__SET TASK__:
Below is a set of records; print all of them exactly as written.

(Extracted data entries)

* * * * * * * * *

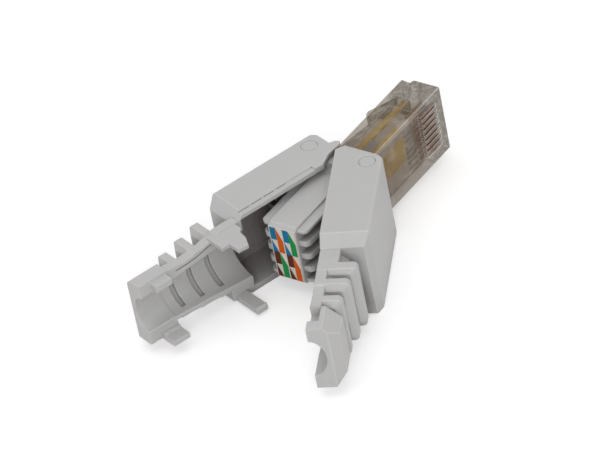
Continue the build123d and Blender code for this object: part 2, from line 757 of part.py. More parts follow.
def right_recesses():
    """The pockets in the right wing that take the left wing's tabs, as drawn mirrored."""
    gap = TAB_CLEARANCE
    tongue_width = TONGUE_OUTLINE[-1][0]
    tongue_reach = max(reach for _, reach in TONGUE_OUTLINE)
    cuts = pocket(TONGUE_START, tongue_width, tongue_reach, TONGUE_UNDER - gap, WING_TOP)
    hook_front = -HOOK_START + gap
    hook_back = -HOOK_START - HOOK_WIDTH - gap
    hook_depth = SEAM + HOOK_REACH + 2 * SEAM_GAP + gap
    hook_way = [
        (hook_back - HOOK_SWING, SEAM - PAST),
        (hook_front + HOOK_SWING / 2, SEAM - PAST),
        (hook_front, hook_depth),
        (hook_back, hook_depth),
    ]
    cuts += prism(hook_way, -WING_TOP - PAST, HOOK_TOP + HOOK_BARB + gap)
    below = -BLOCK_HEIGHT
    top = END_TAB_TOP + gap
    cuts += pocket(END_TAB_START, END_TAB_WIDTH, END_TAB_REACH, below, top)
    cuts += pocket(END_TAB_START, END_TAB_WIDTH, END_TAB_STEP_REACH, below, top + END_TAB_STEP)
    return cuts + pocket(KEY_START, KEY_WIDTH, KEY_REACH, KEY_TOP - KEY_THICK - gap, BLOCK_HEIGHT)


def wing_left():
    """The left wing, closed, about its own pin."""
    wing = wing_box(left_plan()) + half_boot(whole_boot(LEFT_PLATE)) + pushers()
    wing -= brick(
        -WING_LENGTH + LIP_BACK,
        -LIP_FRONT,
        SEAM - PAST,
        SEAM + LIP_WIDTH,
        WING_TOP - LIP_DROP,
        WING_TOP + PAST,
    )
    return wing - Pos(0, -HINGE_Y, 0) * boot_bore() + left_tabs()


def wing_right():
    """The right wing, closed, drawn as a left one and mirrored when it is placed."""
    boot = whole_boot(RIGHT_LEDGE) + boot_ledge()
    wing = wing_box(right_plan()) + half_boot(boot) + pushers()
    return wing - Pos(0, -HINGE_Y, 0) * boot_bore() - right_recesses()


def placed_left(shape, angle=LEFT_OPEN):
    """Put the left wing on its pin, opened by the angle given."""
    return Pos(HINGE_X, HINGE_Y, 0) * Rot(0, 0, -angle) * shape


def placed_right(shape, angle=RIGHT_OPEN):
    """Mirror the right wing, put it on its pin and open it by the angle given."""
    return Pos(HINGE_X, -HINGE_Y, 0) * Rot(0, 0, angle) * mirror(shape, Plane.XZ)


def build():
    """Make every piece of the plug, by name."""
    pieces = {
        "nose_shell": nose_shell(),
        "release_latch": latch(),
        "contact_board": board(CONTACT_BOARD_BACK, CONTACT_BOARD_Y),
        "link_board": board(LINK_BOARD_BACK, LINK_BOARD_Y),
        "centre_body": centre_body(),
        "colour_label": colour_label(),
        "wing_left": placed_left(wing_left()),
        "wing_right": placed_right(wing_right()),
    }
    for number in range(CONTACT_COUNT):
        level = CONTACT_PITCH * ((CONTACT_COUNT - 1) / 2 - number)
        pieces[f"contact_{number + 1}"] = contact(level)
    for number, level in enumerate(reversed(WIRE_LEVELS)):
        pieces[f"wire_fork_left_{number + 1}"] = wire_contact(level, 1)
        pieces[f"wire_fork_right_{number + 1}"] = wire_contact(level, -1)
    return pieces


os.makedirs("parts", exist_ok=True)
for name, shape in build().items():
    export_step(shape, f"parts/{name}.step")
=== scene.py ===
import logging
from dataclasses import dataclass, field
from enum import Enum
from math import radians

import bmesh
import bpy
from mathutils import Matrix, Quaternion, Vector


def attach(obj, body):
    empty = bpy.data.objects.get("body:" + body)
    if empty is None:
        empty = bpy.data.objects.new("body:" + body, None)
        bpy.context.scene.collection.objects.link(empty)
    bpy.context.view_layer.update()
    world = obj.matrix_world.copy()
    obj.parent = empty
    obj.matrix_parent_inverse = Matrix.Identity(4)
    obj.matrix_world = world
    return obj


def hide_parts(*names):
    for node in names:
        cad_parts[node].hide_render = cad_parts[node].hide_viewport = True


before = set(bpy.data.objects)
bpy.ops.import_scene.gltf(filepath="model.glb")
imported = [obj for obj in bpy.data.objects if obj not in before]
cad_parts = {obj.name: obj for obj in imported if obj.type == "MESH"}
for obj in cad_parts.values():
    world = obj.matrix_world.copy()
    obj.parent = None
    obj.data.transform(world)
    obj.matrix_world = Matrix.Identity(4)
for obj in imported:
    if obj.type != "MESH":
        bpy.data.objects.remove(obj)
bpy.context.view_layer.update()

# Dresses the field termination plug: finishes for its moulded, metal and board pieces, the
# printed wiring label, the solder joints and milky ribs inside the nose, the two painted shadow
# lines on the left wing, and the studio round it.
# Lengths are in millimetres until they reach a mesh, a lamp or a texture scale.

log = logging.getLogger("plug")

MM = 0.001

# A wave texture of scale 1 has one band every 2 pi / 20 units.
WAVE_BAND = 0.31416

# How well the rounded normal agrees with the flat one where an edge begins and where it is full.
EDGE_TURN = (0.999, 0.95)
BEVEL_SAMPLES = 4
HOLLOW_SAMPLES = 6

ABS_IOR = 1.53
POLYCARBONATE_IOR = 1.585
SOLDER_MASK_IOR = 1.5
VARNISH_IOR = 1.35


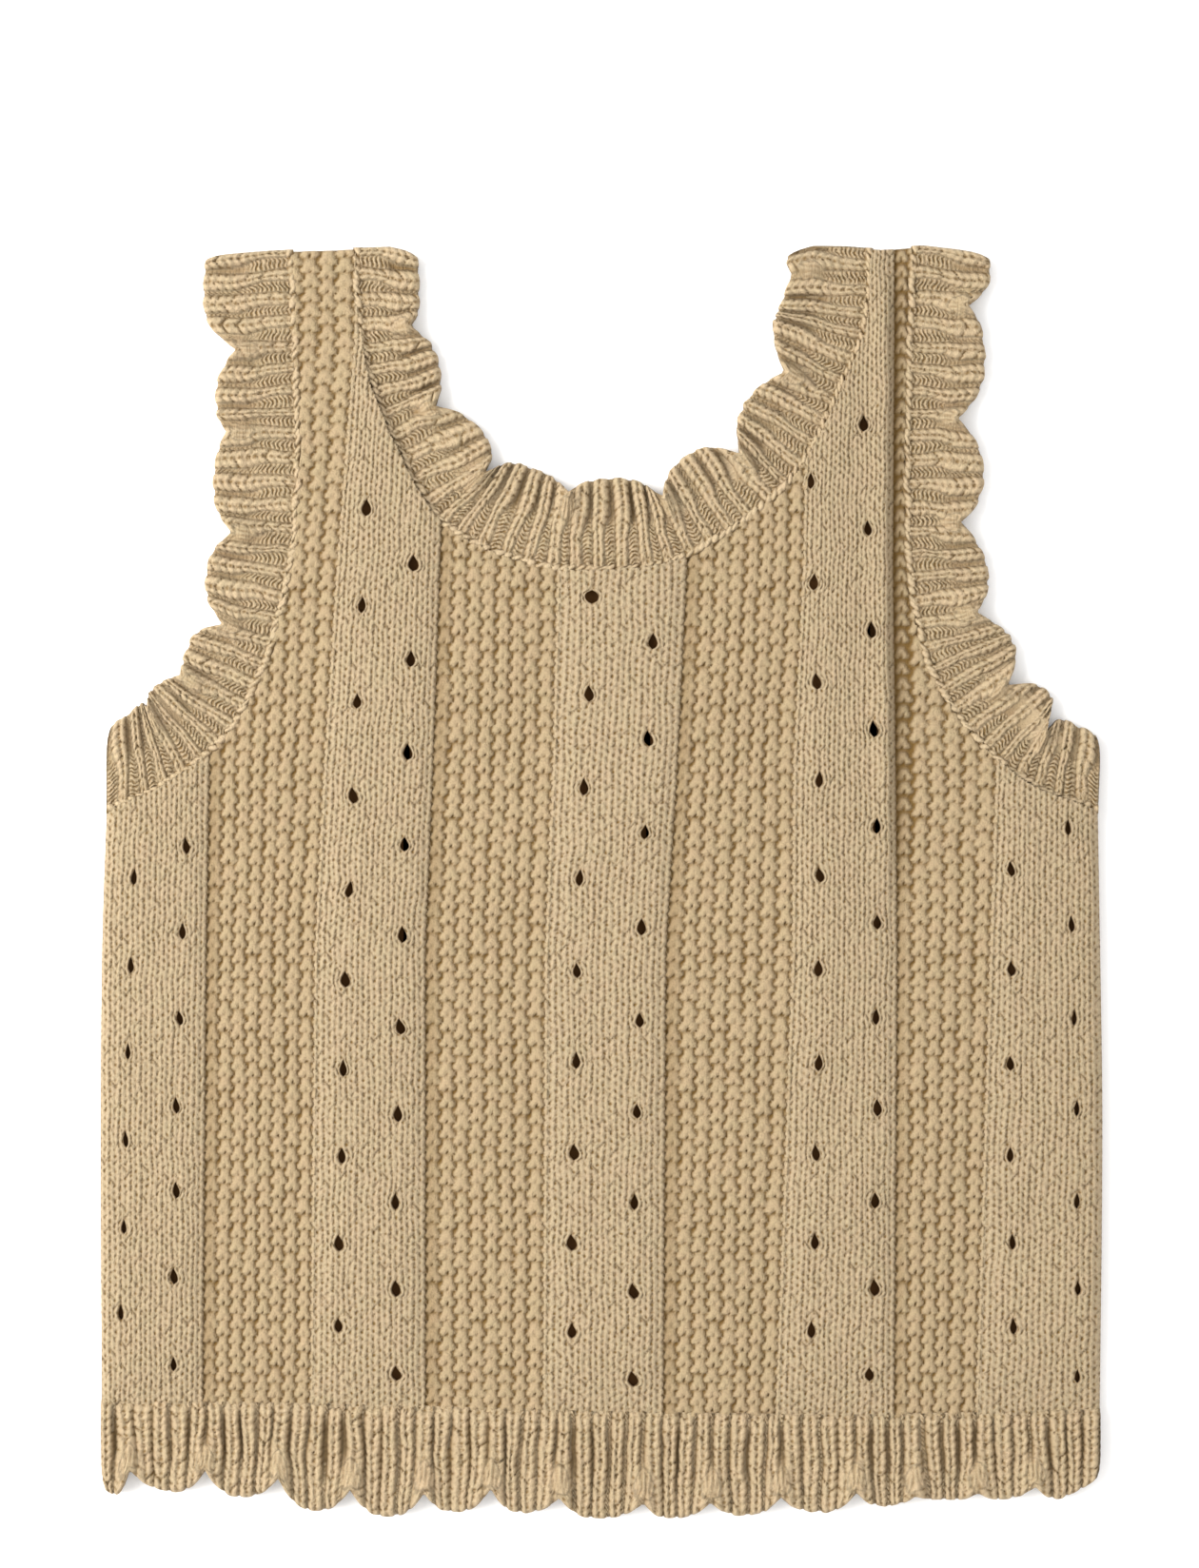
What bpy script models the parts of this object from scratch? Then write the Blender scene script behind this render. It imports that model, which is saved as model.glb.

* * * * * * * * *

__RESULT FOR THIS EXERCISE__:
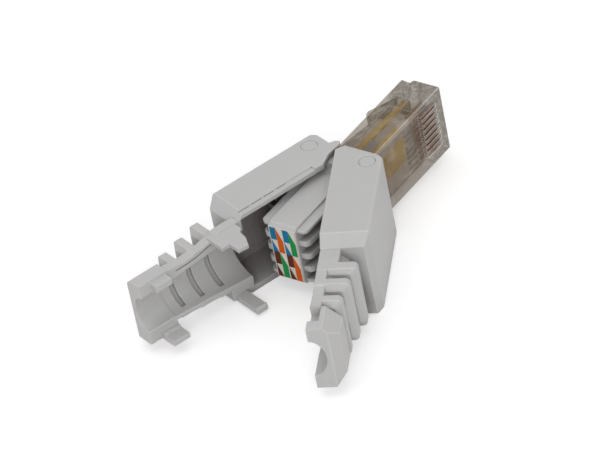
Continue the build123d and Blender code for this object: part 2, from line 757 of part.py. More parts follow.
def right_recesses():
    """The pockets in the right wing that take the left wing's tabs, as drawn mirrored."""
    gap = TAB_CLEARANCE
    tongue_width = TONGUE_OUTLINE[-1][0]
    tongue_reach = max(reach for _, reach in TONGUE_OUTLINE)
    cuts = pocket(TONGUE_START, tongue_width, tongue_reach, TONGUE_UNDER - gap, WING_TOP)
    hook_front = -HOOK_START + gap
    hook_back = -HOOK_START - HOOK_WIDTH - gap
    hook_depth = SEAM + HOOK_REACH + 2 * SEAM_GAP + gap
    hook_way = [
        (hook_back - HOOK_SWING, SEAM - PAST),
        (hook_front + HOOK_SWING / 2, SEAM - PAST),
        (hook_front, hook_depth),
        (hook_back, hook_depth),
    ]
    cuts += prism(hook_way, -WING_TOP - PAST, HOOK_TOP + HOOK_BARB + gap)
    below = -BLOCK_HEIGHT
    top = END_TAB_TOP + gap
    cuts += pocket(END_TAB_START, END_TAB_WIDTH, END_TAB_REACH, below, top)
    cuts += pocket(END_TAB_START, END_TAB_WIDTH, END_TAB_STEP_REACH, below, top + END_TAB_STEP)
    return cuts + pocket(KEY_START, KEY_WIDTH, KEY_REACH, KEY_TOP - KEY_THICK - gap, BLOCK_HEIGHT)


def wing_left():
    """The left wing, closed, about its own pin."""
    wing = wing_box(left_plan()) + half_boot(whole_boot(LEFT_PLATE)) + pushers()
    wing -= brick(
        -WING_LENGTH + LIP_BACK,
        -LIP_FRONT,
        SEAM - PAST,
        SEAM + LIP_WIDTH,
        WING_TOP - LIP_DROP,
        WING_TOP + PAST,
    )
    return wing - Pos(0, -HINGE_Y, 0) * boot_bore() + left_tabs()


def wing_right():
    """The right wing, closed, drawn as a left one and mirrored when it is placed."""
    boot = whole_boot(RIGHT_LEDGE) + boot_ledge()
    wing = wing_box(right_plan()) + half_boot(boot) + pushers()
    return wing - Pos(0, -HINGE_Y, 0) * boot_bore() - right_recesses()


def placed_left(shape, angle=LEFT_OPEN):
    """Put the left wing on its pin, opened by the angle given."""
    return Pos(HINGE_X, HINGE_Y, 0) * Rot(0, 0, -angle) * shape


def placed_right(shape, angle=RIGHT_OPEN):
    """Mirror the right wing, put it on its pin and open it by the angle given."""
    return Pos(HINGE_X, -HINGE_Y, 0) * Rot(0, 0, angle) * mirror(shape, Plane.XZ)


def build():
    """Make every piece of the plug, by name."""
    pieces = {
        "nose_shell": nose_shell(),
        "release_latch": latch(),
        "contact_board": board(CONTACT_BOARD_BACK, CONTACT_BOARD_Y),
        "link_board": board(LINK_BOARD_BACK, LINK_BOARD_Y),
        "centre_body": centre_body(),
        "colour_label": colour_label(),
        "wing_left": placed_left(wing_left()),
        "wing_right": placed_right(wing_right()),
    }
    for number in range(CONTACT_COUNT):
        level = CONTACT_PITCH * ((CONTACT_COUNT - 1) / 2 - number)
        pieces[f"contact_{number + 1}"] = contact(level)
    for number, level in enumerate(reversed(WIRE_LEVELS)):
        pieces[f"wire_fork_left_{number + 1}"] = wire_contact(level, 1)
        pieces[f"wire_fork_right_{number + 1}"] = wire_contact(level, -1)
    return pieces


os.makedirs("parts", exist_ok=True)
for name, shape in build().items():
    export_step(shape, f"parts/{name}.step")
=== scene.py ===
import logging
from dataclasses import dataclass, field
from enum import Enum
from math import radians

import bmesh
import bpy
from mathutils import Matrix, Quaternion, Vector


def attach(obj, body):
    empty = bpy.data.objects.get("body:" + body)
    if empty is None:
        empty = bpy.data.objects.new("body:" + body, None)
        bpy.context.scene.collection.objects.link(empty)
    bpy.context.view_layer.update()
    world = obj.matrix_world.copy()
    obj.parent = empty
    obj.matrix_parent_inverse = Matrix.Identity(4)
    obj.matrix_world = world
    return obj


def hide_parts(*names):
    for node in names:
        cad_parts[node].hide_render = cad_parts[node].hide_viewport = True


before = set(bpy.data.objects)
bpy.ops.import_scene.gltf(filepath="model.glb")
imported = [obj for obj in bpy.data.objects if obj not in before]
cad_parts = {obj.name: obj for obj in imported if obj.type == "MESH"}
for obj in cad_parts.values():
    world = obj.matrix_world.copy()
    obj.parent = None
    obj.data.transform(world)
    obj.matrix_world = Matrix.Identity(4)
for obj in imported:
    if obj.type != "MESH":
        bpy.data.objects.remove(obj)
bpy.context.view_layer.update()

# Dresses the field termination plug: finishes for its moulded, metal and board pieces, the
# printed wiring label, the solder joints and milky ribs inside the nose, the two painted shadow
# lines on the left wing, and the studio round it.
# Lengths are in millimetres until they reach a mesh, a lamp or a texture scale.

log = logging.getLogger("plug")

MM = 0.001

# A wave texture of scale 1 has one band every 2 pi / 20 units.
WAVE_BAND = 0.31416

# How well the rounded normal agrees with the flat one where an edge begins and where it is full.
EDGE_TURN = (0.999, 0.95)
BEVEL_SAMPLES = 4
HOLLOW_SAMPLES = 6

ABS_IOR = 1.53
POLYCARBONATE_IOR = 1.585
SOLDER_MASK_IOR = 1.5
VARNISH_IOR = 1.35


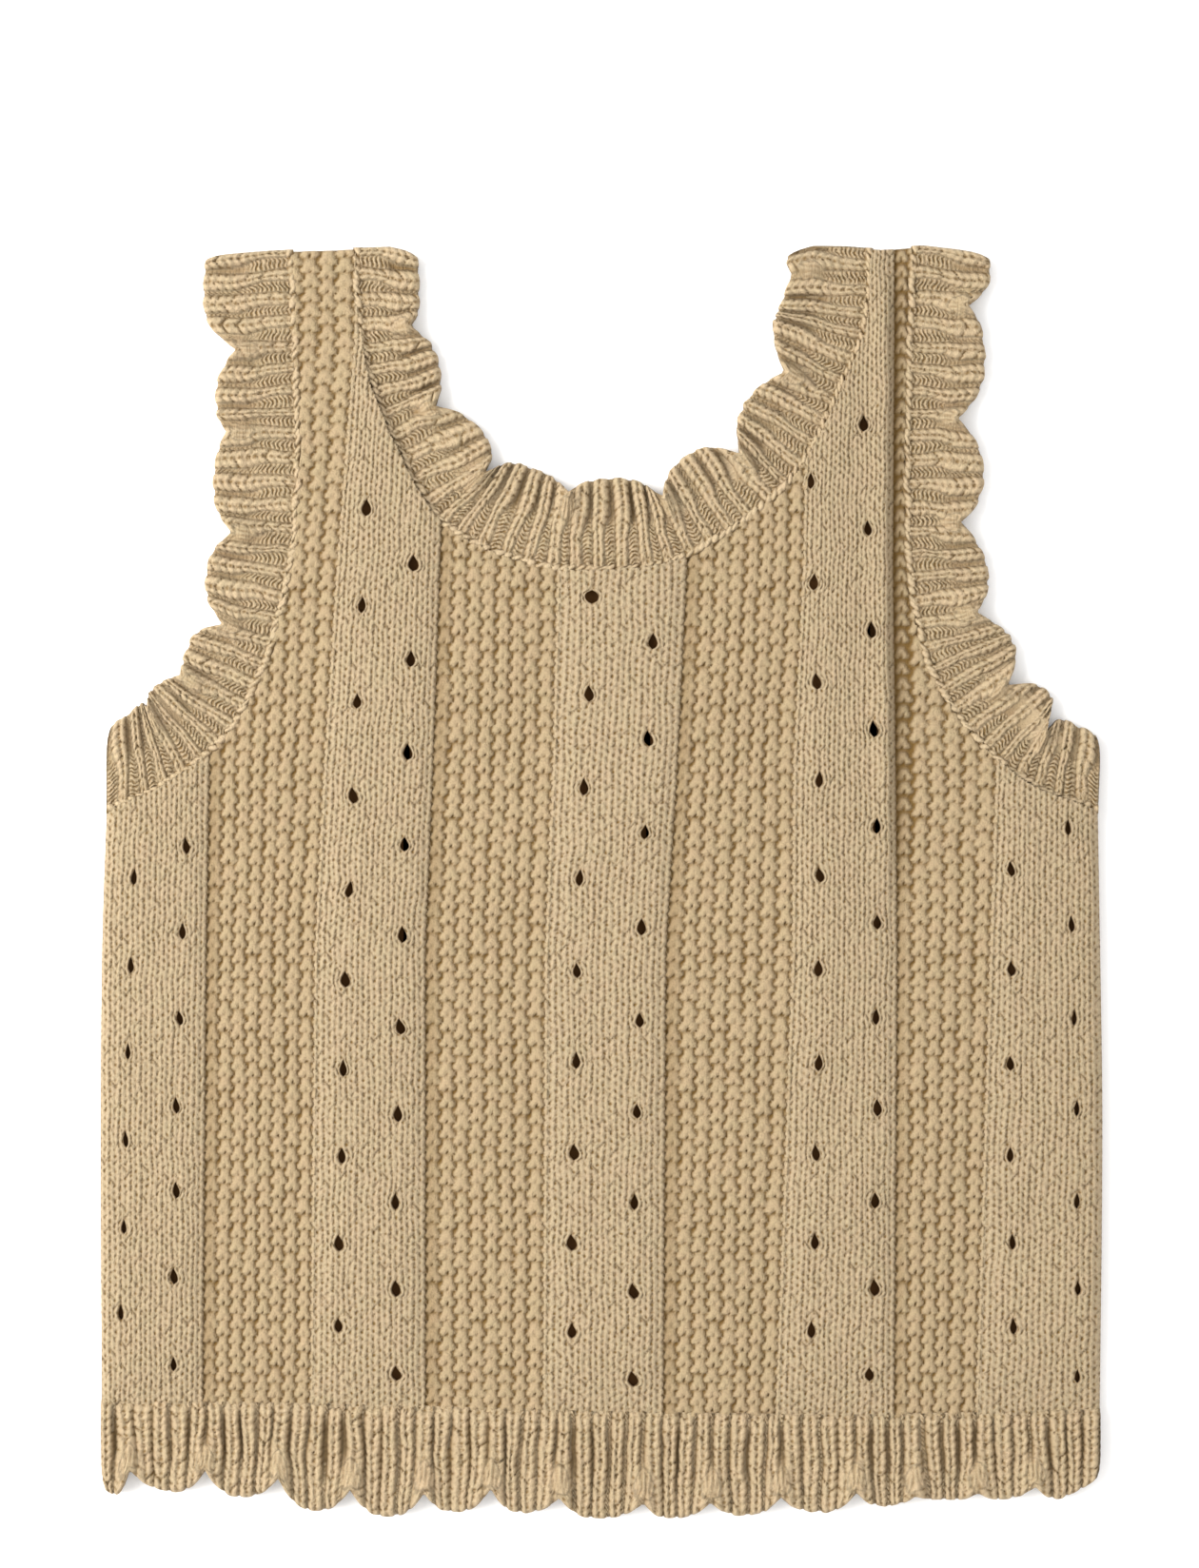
What bpy script models the parts of this object from scratch? Then write the Blender scene script behind this render. It imports that model, which is saved as model.glb.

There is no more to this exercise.